Top 7 Rules for Great User Experience
1. Keep it clear and simple!
Most users will avoid the elements of the interface which are not clear!
Users shouldn’t have to think about what different words, icons, images or buttons mean. Do NOT confuse your user; all the meanings of the information and visuals must be easy to understand. In other words, use all elements across your application consistently. For example a certain style of button should always do the same thing, or navigation should function logically, going deeper with every click,
2. Preferred Action
Users will feel more comfortable if they understand what action is expected from them.
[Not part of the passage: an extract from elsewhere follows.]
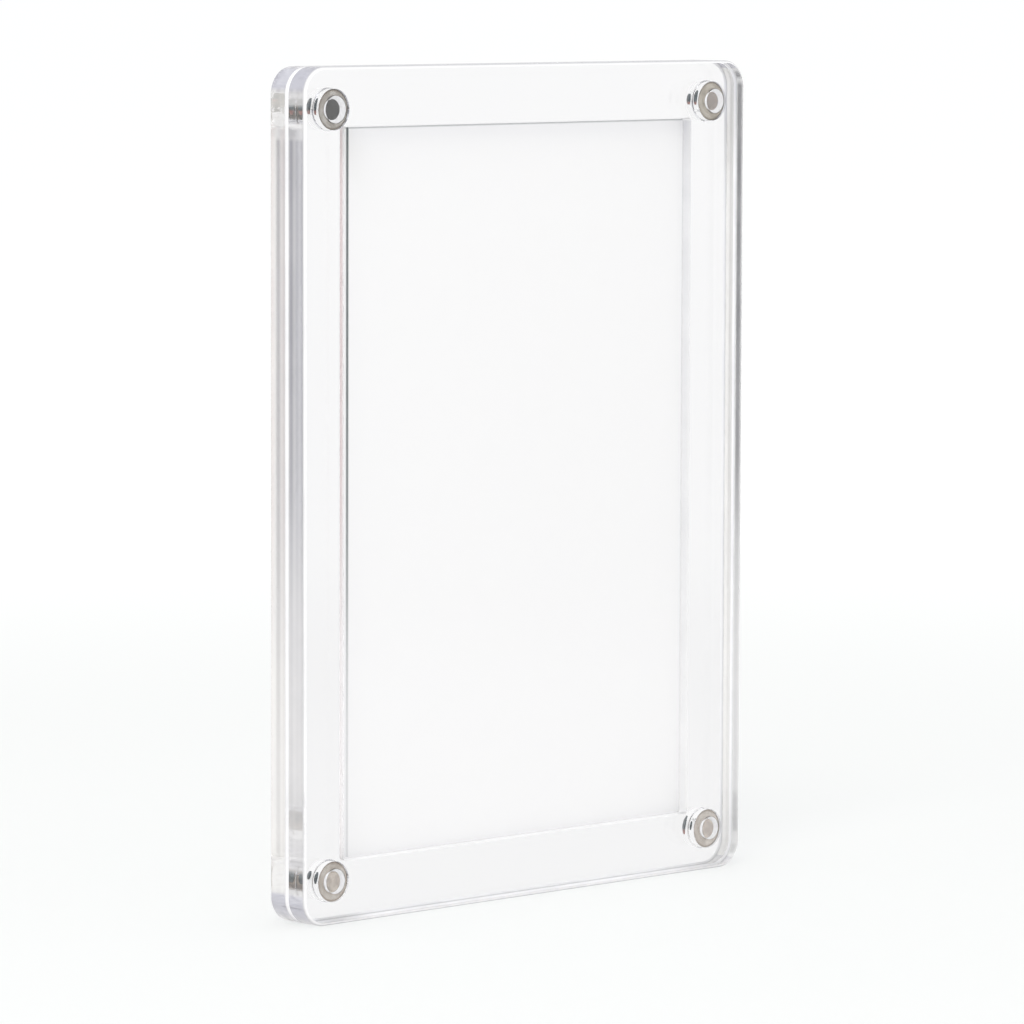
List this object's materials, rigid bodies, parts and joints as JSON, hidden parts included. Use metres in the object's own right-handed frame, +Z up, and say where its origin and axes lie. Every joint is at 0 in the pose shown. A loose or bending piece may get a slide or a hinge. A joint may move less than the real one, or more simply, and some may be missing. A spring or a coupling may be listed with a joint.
{
  "type": "magnetic photo frame",
  "caption": "Free-standing photo frame of two clear plates that corner magnets hold face to face, with a shallow pocket for a print in the rear plate.",
  "frame": {"origin": "on the standing edge, midway along it and midway between the two plates", "axes": "+Z up, -Y out of the front of the frame towards the viewer, +X to the viewer's right"},
  "size_m": [0.1298, 0.0108, 0.1777],
  "materials": {
    "clear_acrylic": "water-clear polished acrylic, flame-polished edges",
    "nickel_plate": "satin nickel plate",
    "clear_adhesive": "clear cured adhesive, slightly milky at its rim",
    "card": "smooth blank white card"
  },
  "bodies": {
    "rear": {"rear_panel": "clear_acrylic", "rear_magnet_top_left": "nickel_plate", "rear_magnet_top_right": "nickel_plate", "rear_magnet_bottom_left": "nickel_plate", "rear_magnet_bottom_right": "nickel_plate", "rear_adhesive_top_left": "clear_adhesive", "rear_adhesive_top_right": "clear_adhesive", "rear_adhesive_bottom_left": "clear_adhesive", "rear_adhesive_bottom_right": "clear_adhesive"},
    "front": {"front_panel": "clear_acrylic", "front_magnet_top_left": "nickel_plate", "front_magnet_top_right": "nickel_plate", "front_magnet_bottom_left": "nickel_plate", "front_magnet_bottom_right": "nickel_plate", "front_adhesive_top_left": "clear_adhesive", "front_adhesive_top_right": "clear_adhesive", "front_adhesive_bottom_left": "clear_adhesive", "front_adhesive_bottom_right": "clear_adhesive"},
    "print": {"photo_insert": "card"}
  },
  "joints": [
    {"name": "front_lift", "type": "slide", "parent": "rear", "child": "front", "axis": [0, -1, 0], "range_m": [0, 0.05]},
    {"name": "insert_lift", "type": "slide", "parent": "rear", "child": "print", "axis": [0, -1, 0], "range_m": [0, 0.025]}
  ],
  "couplings": [
    {"joint": "insert_lift", "follows": "front_lift", "ratio": 0.5}
  ]
}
The user should never think about what to do next - the preferred action should be obvious. All the elements of the design and navigation must be logically placed and complete actions that are logical. When users have to spend time thinking about what to do next, the stream of information is immediately broken.
3. Give user status information
Users must always know what’s going on and what action is required of them.
It is very important to not keep the user guessing as to what’s going on. The most important thing is to clarify the reasonable of time a user has to wait to know their status.
4. Easy Recognition (familiarity)
Our eyes love to see simple and familiar things. There is wide-spread belief that things we find familiar are more pleasing to us than others.
Any user will be pleased to see familiar elements and colour combinations in the still unknown world of your application. You don’t need to spend time re-inventing the wheel. Using simple, common design is a really good way not to strain the user’s brain; any layout will seem less complicated when a user can compare it to their own experience.
5. Simple error handling
Users hate being wrong or feeling that they have done something wrong.
Think about a time you have become frustrated at the outcome of an action. How did that make you feel? Hatred of being wrong is common to the human condition, and design work is no different. The design should prevent users from making serious errors if it possible, however if it isn’t possible it should at least give the user an opportunity to solve the error in a very simple way.
6. Several easy steps instead of one complicated one
Users will be more likely to perform a complex action if it is divided into several small steps.
No one likes to fill in long, complex forms because they seem terribly boring and are difficult to recheck. By dividing the form into several steps and showing the the progress of each completed step, everything becomes much easier. This is the law of simplification - people are more likely to perform 10 small steps than one giant step.
7. Readability Rule
Users want to be able read the text on the website without having to strain themselves in the process.
Good typography is more than just a pretty typeface, it is your language of communication with the user. If your text is illegible – and completely unable to be scanned – it becomes nearly impossible to provide a solid visual connection to the content. The most readable typefaces are scannable, and don’t draw a lot of attention to themselves. These almost “invisible” typefaces are so readable that users don’t think about the lettering much at all … simply because it works.
These “rules” can not only help to improve the connection between your client and company, but they can even help increase the compression rate of the website.